3D code data
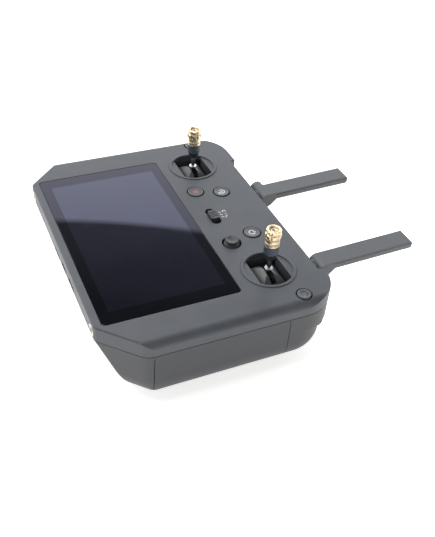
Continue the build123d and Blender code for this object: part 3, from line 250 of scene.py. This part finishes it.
PAINT = [
    (mat_deck, "top_shell gimbal_ring_left gimbal_ring_right"),
    (mat_shell, "bottom_shell vent_grille record_button shutter_button rear_button_left rear_button_right"),
    (mat_shell, "dial_left dial_right"),
    (mat_panel, "side_panel_left side_panel_right"),
    (mat_antenna, "antenna_blade_left antenna_blade_right antenna_swivel_left antenna_swivel_right"),
    (mat_border, "screen_glass"),
    (mat_black, "display_panel fan_housing fan_impeller speaker"),
    (mat_well, "gimbal_base_left gimbal_base_right"),
    (mat_black, "dial_bracket_left dial_bracket_right five_way_plunger five_way_rocker"),
    (mat_board, "main_board button_board rear_switches"),
    (mat_sleeve, "battery_cells"),
    (mat_steel, "stick_shaft_left stick_shaft_right casing_screws antenna_pin_left antenna_pin_right"),
    (mat_steel, "card_slot usb_c_port video_port shield_can"),
    (mat_alu, "display_tray heat_sink"),
    (mat_button, "return_button pause_button power_button back_button confirm_button"),
    (mat_nub, "five_way_nub"),
    (mat_knob, "mode_slider"),
    (mat_yoke, "gimbal_yoke_left gimbal_yoke_right"),
    (mat_gold, "stick_grip_left stick_grip_right"),
    (mat_blue, "stick_sleeve_left stick_sleeve_right"),
    (mat_insert, "threaded_inserts"),
]
for material, names in PAINT:
    for name in names.split():
        node = nodes[name]
        node.data.materials.clear()
        node.data.materials.append(material)


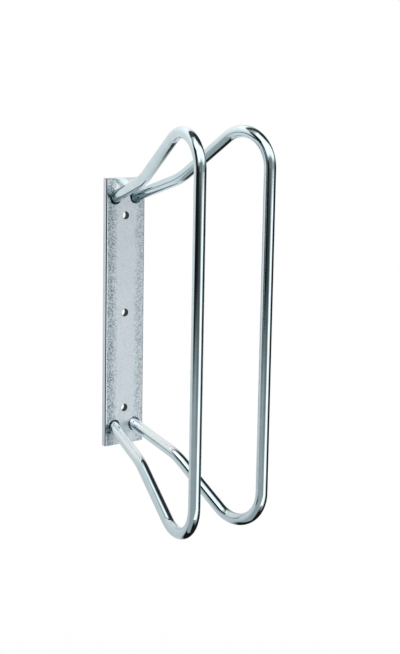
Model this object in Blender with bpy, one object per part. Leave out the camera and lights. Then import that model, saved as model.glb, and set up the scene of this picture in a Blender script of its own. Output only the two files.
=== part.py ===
"""Wall-mounted bike stand: two bent tube hoops, set in a V on a flat steel plate, hold a wheel between them.

Lengths are in metres. +X is to the right as seen from the room, +Y points into the wall, +Z is up.
The origin is the middle of the plate's back face, where the plate lies on the wall.
"""

import math

import bmesh
import bpy
from mathutils import Matrix, Vector
from mathutils.geometry import intersect_line_plane

# Wall plate: a flat bar stood on end
PLATE_WIDTH = 0.075
PLATE_HEIGHT = 0.430
PLATE_THICKNESS = 0.010
PLATE_EDGE_RADIUS = 0.0008

# Three plain screw holes on the plate's centre line
SCREW_HOLE_DIAMETER = 0.012
SCREW_HOLE_PITCH = 0.1555
SCREW_HOLE_COUNT = 3
SCREW_HOLE_SIDES = 32

# Round tube of the hoops
TUBE_DIAMETER = 0.018
TUBE_WALL = 0.002
TUBE_SIDES = 24

# Four tube holes, one near each corner of the plate
TUBE_HOLE_SPACING = 0.039
TUBE_HOLE_TO_PLATE_END = 0.0305
TUBE_INSERTION = 0.005
TUBE_HOLE_CLEARANCE = 0.0003
TUBE_HOLE_SIDES = 40

# Shape of one hoop, in its own upright plane. Reaches run outwards from the tube holes.
HOOP_SPLAY = math.radians(9.7)
HOOP_HEIGHT = 0.612
BAR_REACH = 0.2715
FIRST_BEND_REACH = 0.0965
FIRST_BEND_RISE = 0.035
FIRST_BEND_RADIUS = 0.100
CORNER_RADIUS = 0.052
BEND_STEP = math.radians(7.5)

# Plug welds that fill the back of the tube holes
WELD_CLEARANCE = 0.0003
WELD_RECESS = 0.0005
WELD_EDGE_RADIUS = 0.0004

# Colours of the zinc plate, as linear values
PLATE_COLOUR = (0.55, 0.60, 0.63, 1.0)
TUBE_COLOUR = (0.70, 0.76, 0.78, 1.0)
WELD_COLOUR = (0.42, 0.44, 0.46, 1.0)

LEFT = -1
RIGHT = 1
UPPER = 1
LOWER = -1


def tube_radius():
    return TUBE_DIAMETER / 2


def stub_angle():
    """Slope of the straight tube end, up from level, in the hoop's own plane."""
    return math.atan2(FIRST_BEND_RISE, FIRST_BEND_REACH)


def tube_hole_height():
    return PLATE_HEIGHT / 2 - TUBE_HOLE_TO_PLATE_END


def tube_hole_radius():
    """Lets the slanting tube end in, with the stated clearance where it comes nearest to the hole."""
    slant = math.acos(math.cos(stub_angle()) * math.cos(HOOP_SPLAY))
    return tube_radius() / math.cos(slant) + TUBE_INSERTION / 2 * math.tan(slant) + TUBE_HOLE_CLEARANCE


def tube_end_depth():
    """Distance from the wall to the cut end of a tube, inside its hole."""
    return PLATE_THICKNESS - TUBE_INSERTION


def hoop_anchor_depth():
    """Distance from the wall to the point where a tube's axis crosses its hole's axis."""
    return PLATE_THICKNESS - TUBE_INSERTION / 2


def make_material(name, colour, roughness, metallic):
    material = bpy.data.materials.new(name)
    material.use_nodes = True
    shader = material.node_tree.nodes["Principled BSDF"]
    shader.inputs["Base Color"].default_value = colour
    shader.inputs["Roughness"].default_value = roughness
    shader.inputs["Metallic"].default_value = metallic
    material.diffuse_color = colour
    return material


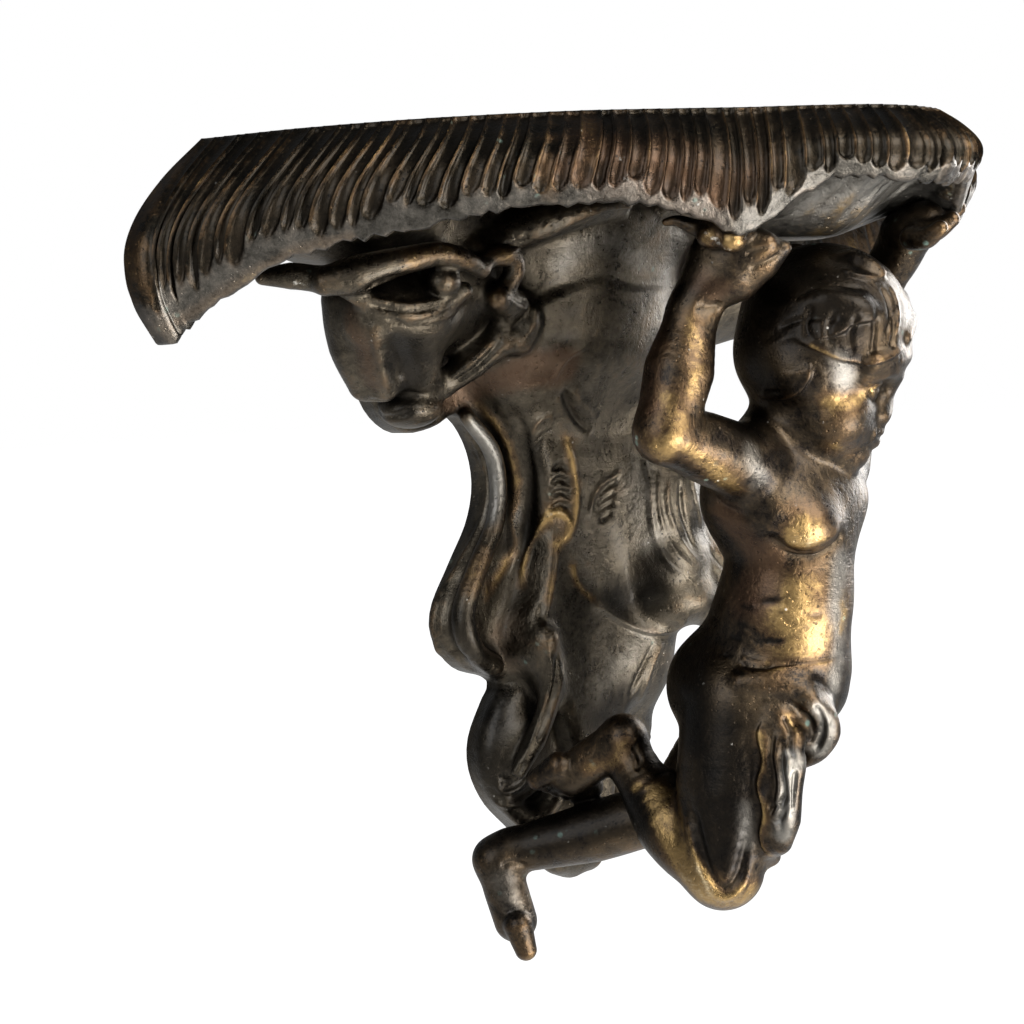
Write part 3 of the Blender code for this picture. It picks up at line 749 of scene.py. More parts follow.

Work to be completed
Extract every line above exactly as it stands.

Answer to this task
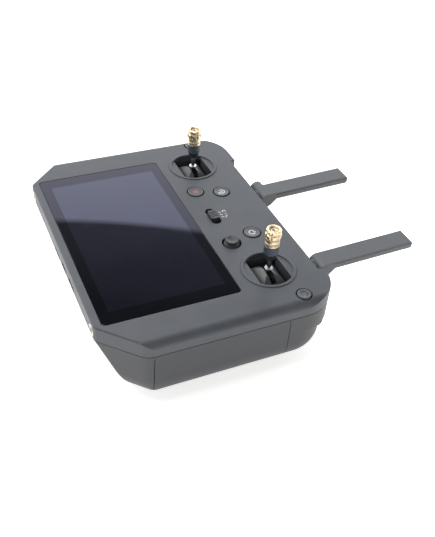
Continue the build123d and Blender code for this object: part 3, from line 250 of scene.py. This part finishes it.
PAINT = [
    (mat_deck, "top_shell gimbal_ring_left gimbal_ring_right"),
    (mat_shell, "bottom_shell vent_grille record_button shutter_button rear_button_left rear_button_right"),
    (mat_shell, "dial_left dial_right"),
    (mat_panel, "side_panel_left side_panel_right"),
    (mat_antenna, "antenna_blade_left antenna_blade_right antenna_swivel_left antenna_swivel_right"),
    (mat_border, "screen_glass"),
    (mat_black, "display_panel fan_housing fan_impeller speaker"),
    (mat_well, "gimbal_base_left gimbal_base_right"),
    (mat_black, "dial_bracket_left dial_bracket_right five_way_plunger five_way_rocker"),
    (mat_board, "main_board button_board rear_switches"),
    (mat_sleeve, "battery_cells"),
    (mat_steel, "stick_shaft_left stick_shaft_right casing_screws antenna_pin_left antenna_pin_right"),
    (mat_steel, "card_slot usb_c_port video_port shield_can"),
    (mat_alu, "display_tray heat_sink"),
    (mat_button, "return_button pause_button power_button back_button confirm_button"),
    (mat_nub, "five_way_nub"),
    (mat_knob, "mode_slider"),
    (mat_yoke, "gimbal_yoke_left gimbal_yoke_right"),
    (mat_gold, "stick_grip_left stick_grip_right"),
    (mat_blue, "stick_sleeve_left stick_sleeve_right"),
    (mat_insert, "threaded_inserts"),
]
for material, names in PAINT:
    for name in names.split():
        node = nodes[name]
        node.data.materials.clear()
        node.data.materials.append(material)


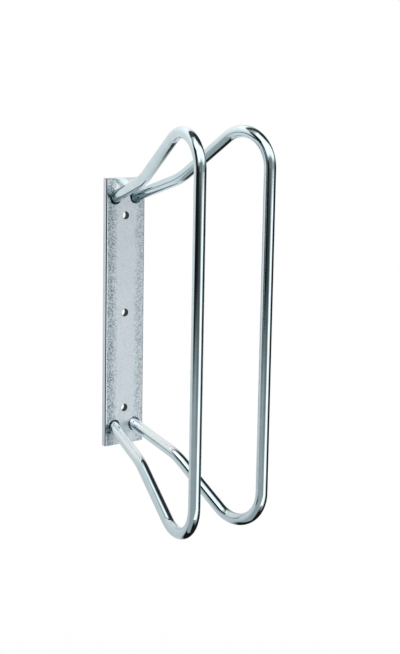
Model this object in Blender with bpy, one object per part. Leave out the camera and lights. Then import that model, saved as model.glb, and set up the scene of this picture in a Blender script of its own. Output only the two files.
=== part.py ===
"""Wall-mounted bike stand: two bent tube hoops, set in a V on a flat steel plate, hold a wheel between them.

Lengths are in metres. +X is to the right as seen from the room, +Y points into the wall, +Z is up.
The origin is the middle of the plate's back face, where the plate lies on the wall.
"""

import math

import bmesh
import bpy
from mathutils import Matrix, Vector
from mathutils.geometry import intersect_line_plane

# Wall plate: a flat bar stood on end
PLATE_WIDTH = 0.075
PLATE_HEIGHT = 0.430
PLATE_THICKNESS = 0.010
PLATE_EDGE_RADIUS = 0.0008

# Three plain screw holes on the plate's centre line
SCREW_HOLE_DIAMETER = 0.012
SCREW_HOLE_PITCH = 0.1555
SCREW_HOLE_COUNT = 3
SCREW_HOLE_SIDES = 32

# Round tube of the hoops
TUBE_DIAMETER = 0.018
TUBE_WALL = 0.002
TUBE_SIDES = 24

# Four tube holes, one near each corner of the plate
TUBE_HOLE_SPACING = 0.039
TUBE_HOLE_TO_PLATE_END = 0.0305
TUBE_INSERTION = 0.005
TUBE_HOLE_CLEARANCE = 0.0003
TUBE_HOLE_SIDES = 40

# Shape of one hoop, in its own upright plane. Reaches run outwards from the tube holes.
HOOP_SPLAY = math.radians(9.7)
HOOP_HEIGHT = 0.612
BAR_REACH = 0.2715
FIRST_BEND_REACH = 0.0965
FIRST_BEND_RISE = 0.035
FIRST_BEND_RADIUS = 0.100
CORNER_RADIUS = 0.052
BEND_STEP = math.radians(7.5)

# Plug welds that fill the back of the tube holes
WELD_CLEARANCE = 0.0003
WELD_RECESS = 0.0005
WELD_EDGE_RADIUS = 0.0004

# Colours of the zinc plate, as linear values
PLATE_COLOUR = (0.55, 0.60, 0.63, 1.0)
TUBE_COLOUR = (0.70, 0.76, 0.78, 1.0)
WELD_COLOUR = (0.42, 0.44, 0.46, 1.0)

LEFT = -1
RIGHT = 1
UPPER = 1
LOWER = -1


def tube_radius():
    return TUBE_DIAMETER / 2


def stub_angle():
    """Slope of the straight tube end, up from level, in the hoop's own plane."""
    return math.atan2(FIRST_BEND_RISE, FIRST_BEND_REACH)


def tube_hole_height():
    return PLATE_HEIGHT / 2 - TUBE_HOLE_TO_PLATE_END


def tube_hole_radius():
    """Lets the slanting tube end in, with the stated clearance where it comes nearest to the hole."""
    slant = math.acos(math.cos(stub_angle()) * math.cos(HOOP_SPLAY))
    return tube_radius() / math.cos(slant) + TUBE_INSERTION / 2 * math.tan(slant) + TUBE_HOLE_CLEARANCE


def tube_end_depth():
    """Distance from the wall to the cut end of a tube, inside its hole."""
    return PLATE_THICKNESS - TUBE_INSERTION


def hoop_anchor_depth():
    """Distance from the wall to the point where a tube's axis crosses its hole's axis."""
    return PLATE_THICKNESS - TUBE_INSERTION / 2


def make_material(name, colour, roughness, metallic):
    material = bpy.data.materials.new(name)
    material.use_nodes = True
    shader = material.node_tree.nodes["Principled BSDF"]
    shader.inputs["Base Color"].default_value = colour
    shader.inputs["Roughness"].default_value = roughness
    shader.inputs["Metallic"].default_value = metallic
    material.diffuse_color = colour
    return material


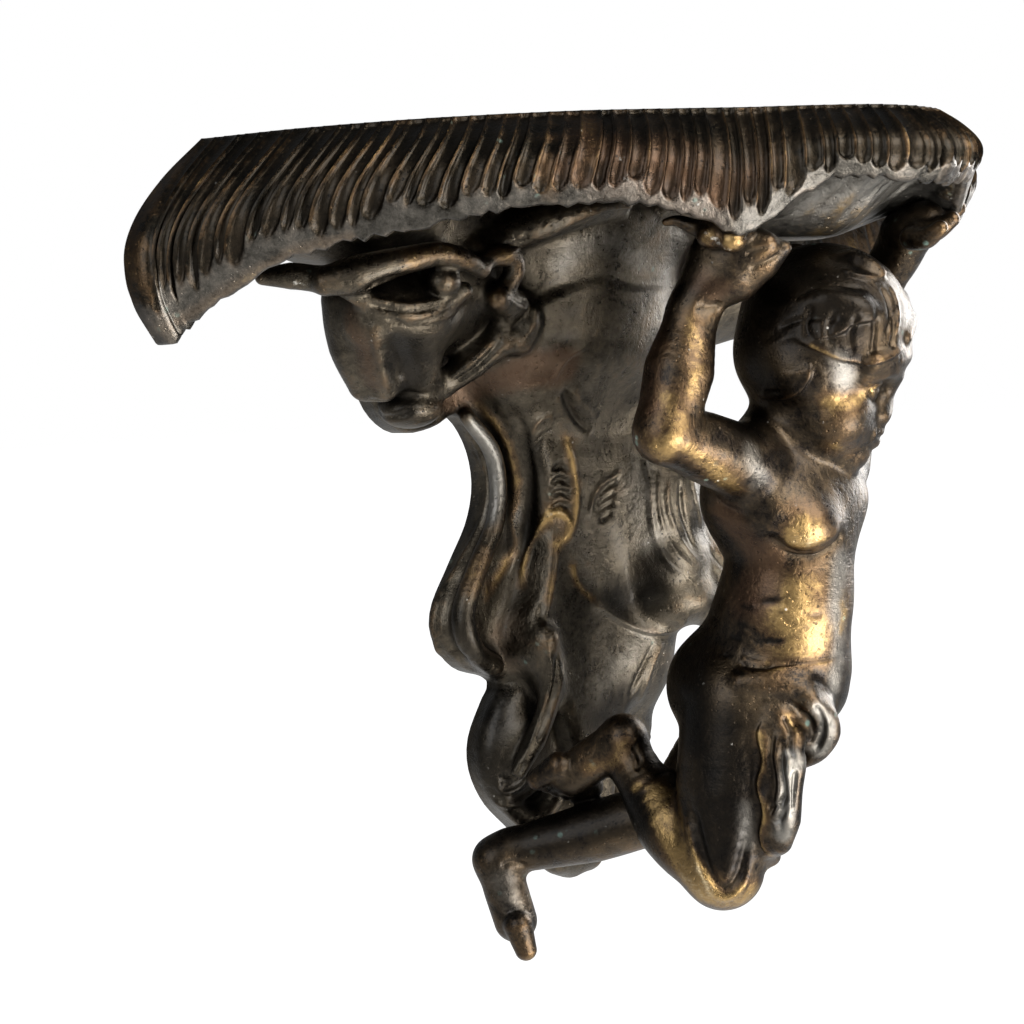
Write part 3 of the Blender code for this picture. It picks up at line 749 of scene.py. More parts follow.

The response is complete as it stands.